The perfect backdrop for pipes and drums
The Projection Studio utilises high brightness Panasonic projectors to accompany world famous military spectacle.
Standing on an extinct volcano cap, Edinburgh Castle is a fortress that dominates the skyline for miles around.
“I always ask the audience what they’ve enjoyed about the show and this year it’s been very noticeable because of the improvement in the images that these projectors provide. Those who’ve seen it before notice the difference, particularly because the images are much brighter and sharper and there’s a lot more light from these projectors.
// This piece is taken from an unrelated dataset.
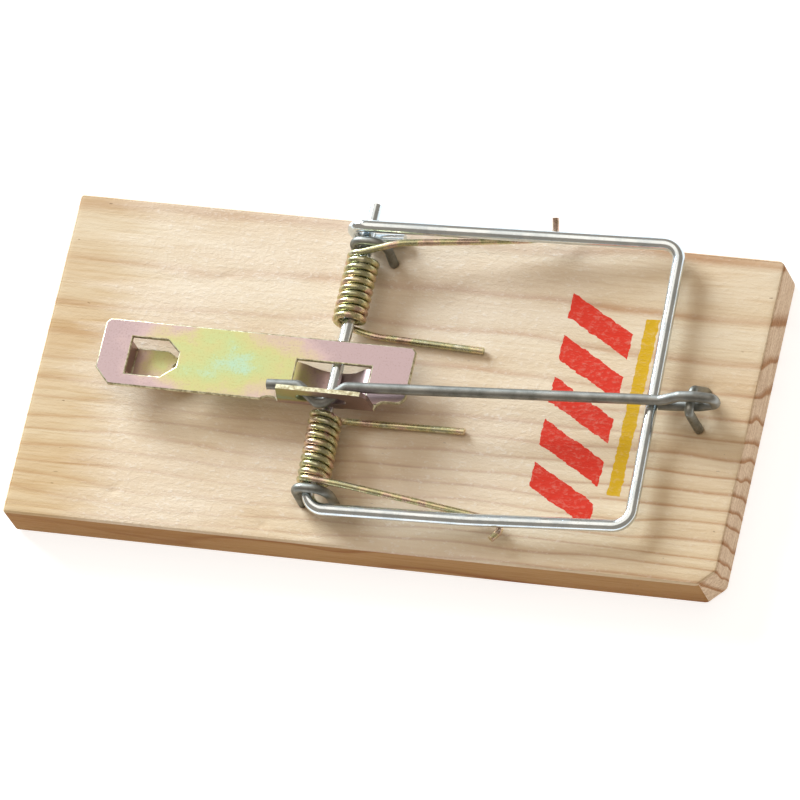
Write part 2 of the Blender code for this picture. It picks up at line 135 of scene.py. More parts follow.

It’s added immeasurably to the audience experience.”
The modern projection system has given the opportunity for the 3D video projection mapping experts at The Projection Studio to incorporate more complex visual elements into the show, such as geometric sequences, image montages and stone cracking effects, which all display brilliantly on the castle façade.
"Probably the most difficult surface I’ve ever had to work with"
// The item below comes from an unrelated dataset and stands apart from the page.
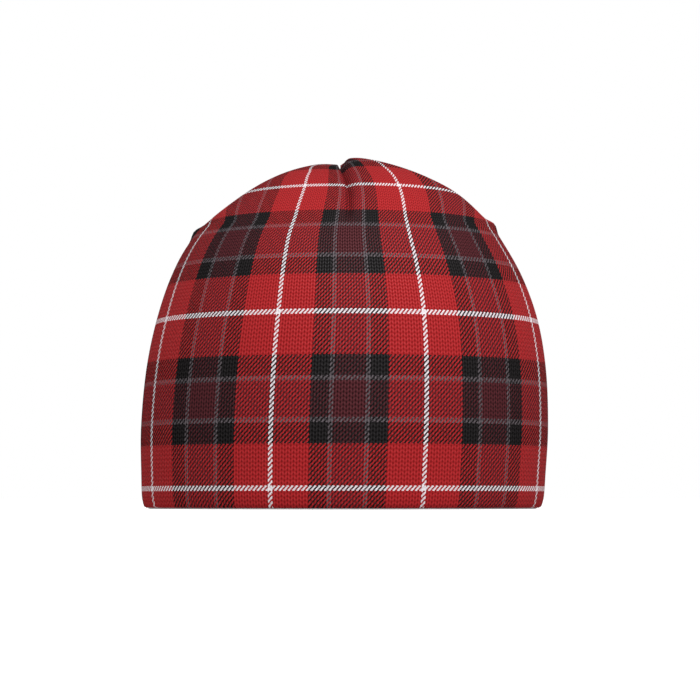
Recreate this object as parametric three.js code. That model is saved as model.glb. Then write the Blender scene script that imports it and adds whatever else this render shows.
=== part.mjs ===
// A close-fitting knit beanie that stands on its rim: a printed outer shell with four crown darts, and a
// white lining inside it whose edge shows just below the shell's.
// Millimetres, +Z up. The front of the hat faces -Y, and the origin is the middle of the rim's plane.
import * as THREE from "three";

// Driving dimensions of the whole hat
const WIDTH = 172;
const DEPTH = 182;
const HEIGHT = 149;

// Cloth
const SHELL_WALL = 1.2;
const LINING_WALL = 1.0;
const WALL_GAP = 0.3;
const SHELL_RIM_LIFT = 0.7;

// Darts: four seams that run down from the crown's middle, and the folds that they make
const DART_LENGTH = 70;
const DART_DEPTH = 2.6;
const DART_DEEPENS_OVER = 26;
const DART_SPREAD = 4.5;
const DIMPLE_DEPTH = 1.6;
const DIMPLE_SPREAD = 12;
const SEAM_FOLD_EDGE = 1.6;
const SEAM_FOLD_SPREAD = 140;
const EAR_WIDTH = 7;
const EAR_LENGTH = 3.5;
const EAR_BELOW_DART = 1.5;

const FRONT = -Math.PI / 2;
const RIGHT = 0;
const BACK = Math.PI / 2;
const LEFT = Math.PI;

// Each dart is somewhat longer or shorter than DART_LENGTH. It has an ear, the pucker where its stitching
// ends, and a fold, the seam allowance that is turned to one side under the cloth and lifts it: 1 is the side
// that comes next going from the front to the right.
const DARTS = [
  { at: FRONT, longer: 0.0, ear: 0.5, fold: 1.8, turned: 1 },
  { at: RIGHT, longer: -3.0, ear: 2.0, fold: 0.4, turned: 1 },
  { at: BACK, longer: 0.0, ear: 0.5, fold: 1.2, turned: -1 },
  { at: LEFT, longer: 1.0, ear: 2.2, fold: 0.4, turned: 1 },
];

// The outline from the front, one row a section: how high it is above the rim, as a share of HEIGHT, how far
// it reaches to each side, as a share of half of WIDTH, and how far the soft hat leans to the right there.
const OUTLINE = [
  { height: 0.0, reach: 0.978, lean: -0.8 },
  { height: 0.03, reach: 0.986, lean: -0.7 },
  { height: 0.094, reach: 0.992, lean: -0.5 },
  { height: 0.228, reach: 1.0, lean: 0.0 },
  { height: 0.403, reach: 0.981, lean: 0.7 },
  { height: 0.537, reach: 0.937, lean: 1.1 },
  { height: 0.651, reach: 0.87, lean: 0.9 },
  { height: 0.738, reach: 0.792, lean: 0.7 },
  { height: 0.805, reach: 0.705, lean: 1.3 },
  { height: 0.872, reach: 0.566, lean: 1.6 },
  { height: 0.923, reach: 0.418, lean: 0.4 },
  { height: 0.956, reach: 0.279, lean: -0.9 },
  { height: 0.976, reach: 0.137, lean: -1.8 },
];
const APEX = { height: 0.983, reach: 0.0, lean: -1.8 };

// How the solids are faceted: rings of facets at the hem, in the body and in the crown, and columns that
// stand closer together at the darts
const HEM_RINGS = [0, 3, 9];
const BODY_RINGS = 7;
const CROWN_STEP = 6;
const COLUMNS_A_QUARTER = 14;
const COLUMN_CROWDING = 0.07;
const RIM_LEVEL = 1;
const NORMAL_STEP = 0.4;
const NORMAL_TURN = 0.01;

// One curve from the right side of the rim, over the apex, to the left side: its middle is the apex, where
// it is level because both halves are alike. Its y holds the lean.
const side = (sign) => ({ height, reach, lean }) =>
  new THREE.Vector3((sign * reach * WIDTH) / 2, lean, height * HEIGHT);
const outline = new THREE.CatmullRomCurve3(
  [
    ...OUTLINE.map(side(1)),
    side(1)(APEX),
    ...OUTLINE.map(side(-1)).reverse(),
  ],
  false,
  "centripetal",
);
outline.arcLengthDivisions = 2000;
const RIM_TO_APEX = outline.getLength() / 2;

// The outline's section at a distance up it from the rim
const section = (up) => outline.getPointAt(Math.min(up / RIM_TO_APEX, 1) / 2);

// From the middle of a section to the smooth form's edge, in a direction round the hat
function spoke(up, angle) {
  const reach = Math.max(section(up).x, 0);
  return new THREE.Vector2(reach * Math.cos(angle), reach * (DEPTH / WIDTH) * Math.sin(angle));
}

// The smooth form at a distance up the outline from the rim, in a direction round the hat
function form(up, angle) {
  const { x, y } = spoke(up, angle);
  const { y: lean, z: height } = section(up);
  return new THREE.Vector3(x + lean, y, height);
}

// The form's outward normal, from two short steps along it
function normalOf(up, angle) {
  const high = Math.min(up + NORMAL_STEP, RIM_TO_APEX - NORMAL_STEP);
  const along = form(high, angle).sub(form(high - NORMAL_STEP, angle));
  const round = form(high, angle + NORMAL_TURN).sub(form(high, angle - NORMAL_TURN));
  return round.cross(along).normalize();
}

// How far the cloth stands out from the smooth form, below zero in the darts' creases.
function relief(up, angle) {
  const radius = spoke(up, angle).length();
  const fromApex = RIM_TO_APEX - up;
  const depth = DART_DEPTH - (DART_DEPTH - DIMPLE_DEPTH) * Math.exp(-fromApex / DIMPLE_SPREAD);
  let crease = 0;
  let raised = 0;
  for (const dart of DARTS) {
    const away = Math.atan2(Math.sin(angle - dart.at), Math.cos(angle - dart.at)) * radius;
    const inDart = DART_LENGTH + dart.longer - fromApex;
    const strength = THREE.MathUtils.smoothstep(inDart, 0, DART_DEEPENS_OVER);
    const onFold = away * dart.turned;
    const folded = 1 / (1 + Math.exp(-onFold / SEAM_FOLD_EDGE));
    const ear = (inDart + EAR_BELOW_DART) / EAR_LENGTH;
    crease = Math.max(crease, strength * Math.exp(-Math.abs(away) / DART_SPREAD));
    raised += dart.fold * strength * folded * Math.exp(-Math.max(onFold, 0) / SEAM_FOLD_SPREAD);
    raised += dart.ear * Math.exp(-((away / EAR_WIDTH) ** 2) - ear ** 2);
  }
  return raised - depth * crease;
}

// Distances up the outline of the rings of facets
function ringStops() {
  const crownFrom = RIM_TO_APEX - DART_LENGTH - 2 * CROWN_STEP;
  const hemTo = HEM_RINGS.at(-1);
  const body = Array.from(
    { length: BODY_RINGS },
    (_, i) => hemTo + ((crownFrom - hemTo) * (i + 1)) / BODY_RINGS,
  );
  const crownRings = Math.floor((RIM_TO_APEX - crownFrom) / CROWN_STEP) - 1;
  const crown = Array.from({ length: crownRings }, (_, i) => crownFrom + CROWN_STEP * (i + 1));
  return [...HEM_RINGS, ...body, ...crown];
}

// Directions of the columns of facets
function columnAngles() {
  const count = 4 * COLUMNS_A_QUARTER;
  return Array.from({ length: count }, (_, i) => {
    const share = i / COLUMNS_A_QUARTER;
    return (share - COLUMN_CROWDING * Math.sin(2 * Math.PI * share)) * (Math.PI / 2);
  });
}

// The shell's outside with its darts, as an open sheet of facets: rings from the rim up, then the apex
function clothSheet() {
  const stops = ringStops();
  const angles = columnAngles();
  const columns = angles.length;
  const topRing = (stops.length - 1) * columns;
  const apex = stops.length * columns;
  const at = (up, angle) =>
    form(up, angle).addScaledVector(normalOf(up, angle), relief(up, angle));
  const points = stops.flatMap((up) => angles.map((angle) => at(up, angle)));
  points.push(form(RIM_TO_APEX, FRONT).setZ(at(RIM_TO_APEX, FRONT).z));
  const faces = [];
  for (let i = 0; i < columns; i++) {
    const j = (i + 1) % columns;
    for (let ring = 0; ring < topRing; ring += columns) {
      const above = ring + columns;
      faces.push([ring + i, ring + j, above + j], [ring + i, above + j, above + i]);
    }
    faces.push([topRing + i, topRing + j, apex]);
  }
  return { points, faces, columns, normals: sheetNormals(points, faces) };
}

// Outward normals of the sheet's points. On the rim they are level, so that the cloth's edge is flat.
function sheetNormals(points, faces) {
  const sheet = new THREE.BufferGeometry().setFromPoints(points);
  sheet.setIndex(faces.flat());
  sheet.computeVertexNormals();
  const normals = points.map((_, i) =>
    new THREE.Vector3().fromBufferAttribute(sheet.attributes.normal, i),
  );
  for (const [i, point] of points.entries()) {
    if (point.z < RIM_LEVEL) normals[i].setZ(0).normalize();
  }
  return normals;
}

// One layer of cloth as a closed cup. Its outer and inner faces lie at two depths under the shell's outside,
// and its lower edge is a flat ring at the given height.
function cup(sheet, outerDepth, innerDepth, edgeHeight) {
  const { points, faces, columns, normals } = sheet;
  const wall = (depth) =>
    points.map((point, i) => {
      const moved = point.clone().addScaledVector(normals[i], -depth);
      return i < columns ? moved.setZ(edgeHeight) : moved;
    });
  const inner = points.length;
  const skins = faces.flatMap(([a, b, c]) => [a, b, c, inner + c, inner + b, inner + a]);
  const edge = [];
  for (let i = 0; i < columns; i++) {
    const j = (i + 1) % columns;
    edge.push(j, i, inner + i, j, inner + i, inner + j);
  }
  const geometry = new THREE.BufferGeometry();
  geometry.setFromPoints([...wall(outerDepth), ...wall(innerDepth)]);
  geometry.setIndex([...skins, ...edge]);
  geometry.computeVertexNormals();
  return geometry;
}

function layer(name, geometry, look) {
  const mesh = new THREE.Mesh(geometry, new THREE.MeshStandardMaterial(look));
  mesh.name = name;
  return mesh;
}

const sheet = clothSheet();
const liningDepth = SHELL_WALL + WALL_GAP;

const beanie = new THREE.Group();
beanie.name = "beanie";
beanie.add(
  layer("outer_shell", cup(sheet, 0, SHELL_WALL, SHELL_RIM_LIFT), {
    color: 0x9c1016,
    roughness: 0.85,
    metalness: 0,
  }),
  layer("lining", cup(sheet, liningDepth, liningDepth + LINING_WALL, 0), {
    color: 0xe9e9ea,
    roughness: 0.9,
    metalness: 0,
  }),
);

export default beanie;
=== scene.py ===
# %% [markdown]
# # A lined knit beanie
# A beanie like this one is two cups of knit cloth, one inside the other and sewn together at the hem.
# Each cup starts as a flat tube that goes round the head. Four darts, long thin wedges sewn shut, close
# its top.
#
# The tube could be sculpted, or pinned and sewn in a cloth simulation. Here it is made the way a tailor
# thinks: a printed blank is rolled into a tube, and a formula then says where each spot of it lies on the
# finished hat. The check follows the cloth that way, and the darts, the hem and the seams stay exact and
# easy to change.

# %% The frame
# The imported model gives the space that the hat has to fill. Everything below is in metres.
import math
from functools import lru_cache

import bmesh
import bpy
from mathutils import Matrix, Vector
from mathutils.geometry import interpolate_bezier


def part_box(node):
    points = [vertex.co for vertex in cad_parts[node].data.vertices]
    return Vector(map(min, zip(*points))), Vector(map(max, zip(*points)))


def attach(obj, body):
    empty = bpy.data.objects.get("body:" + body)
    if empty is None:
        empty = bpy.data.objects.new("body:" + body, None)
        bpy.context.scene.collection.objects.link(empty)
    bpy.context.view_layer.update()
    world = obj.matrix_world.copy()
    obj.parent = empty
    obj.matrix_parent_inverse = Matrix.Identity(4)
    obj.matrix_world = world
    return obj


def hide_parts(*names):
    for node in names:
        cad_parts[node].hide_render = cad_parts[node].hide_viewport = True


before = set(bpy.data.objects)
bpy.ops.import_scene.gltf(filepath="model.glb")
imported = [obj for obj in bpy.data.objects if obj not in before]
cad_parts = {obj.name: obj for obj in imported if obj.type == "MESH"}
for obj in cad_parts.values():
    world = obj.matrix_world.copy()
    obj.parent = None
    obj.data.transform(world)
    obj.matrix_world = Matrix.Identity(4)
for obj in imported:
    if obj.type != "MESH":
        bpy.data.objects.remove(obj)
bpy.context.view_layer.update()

MM = 0.001
shell_low, shell_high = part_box("outer_shell")
print("The shell's space in mm:", [round(size / MM, 1) for size in shell_high - shell_low])

# %% [markdown]
# ## The outline
# Seen from the front, the hat is a tall dome whose sides lean in a little at the hem. A few measured rows
# give its reach and height, and one smooth curve runs through them. A Bezier curve object could hold them
# too, but the cloth needs to know the place at any distance along the curve, so the curve is walked and
# measured here.

# %% The outline's rows
WIDTH = 172 * MM
DEPTH = 182 * MM
HEIGHT = 149 * MM
DEPTH_SHARE = DEPTH / WIDTH

# How high each row is above the rim, as a share of HEIGHT, its reach as a share of half of WIDTH, and how
# far the soft hat leans to the right there, in millimetres
OUTLINE = [
    {"height": 0.0, "reach": 0.978, "lean": -0.8},
    {"height": 0.03, "reach": 0.986, "lean": -0.7},
    {"height": 0.094, "reach": 0.992, "lean": -0.5},
    {"height": 0.228, "reach": 1.0, "lean": 0.0},
    {"height": 0.403, "reach": 0.981, "lean": 0.7},
    {"height": 0.537, "reach": 0.937, "lean": 1.1},
    {"height": 0.651, "reach": 0.87, "lean": 0.9},
    {"height": 0.738, "reach": 0.792, "lean": 0.7},
    {"height": 0.805, "reach": 0.705, "lean": 1.3},
    {"height": 0.872, "reach": 0.566, "lean": 1.6},
    {"height": 0.923, "reach": 0.418, "lean": 0.4},
    {"height": 0.956, "reach": 0.279, "lean": -0.9},
    {"height": 0.976, "reach": 0.137, "lean": -1.8},
]
APEX = {"height": 0.983, "reach": 0.0, "lean": -1.8}
CURVE_STEPS = 60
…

“We’ve got waterfalls, we’ve got Mordor, we’ve got the castle cracking and exploding, so it’s much more exciting from that point of view," said Ross Ashton.
Stretching 90 metres wide, the projection area covers the full width of the castle walls as the live performances play out on the esplanade below.
The show lasts under two hours in total and brought with it challenges, in particular in relation to the projection surface.
“The Castle is entirely asymmetrical and features multiple exterior walls and ramparts that were up to 60 metres further away from the projection stack in places. I think it’s probably the most difficult surface I’ve ever had to work with, it’s dark, it’s even darker when it’s wet,” he added.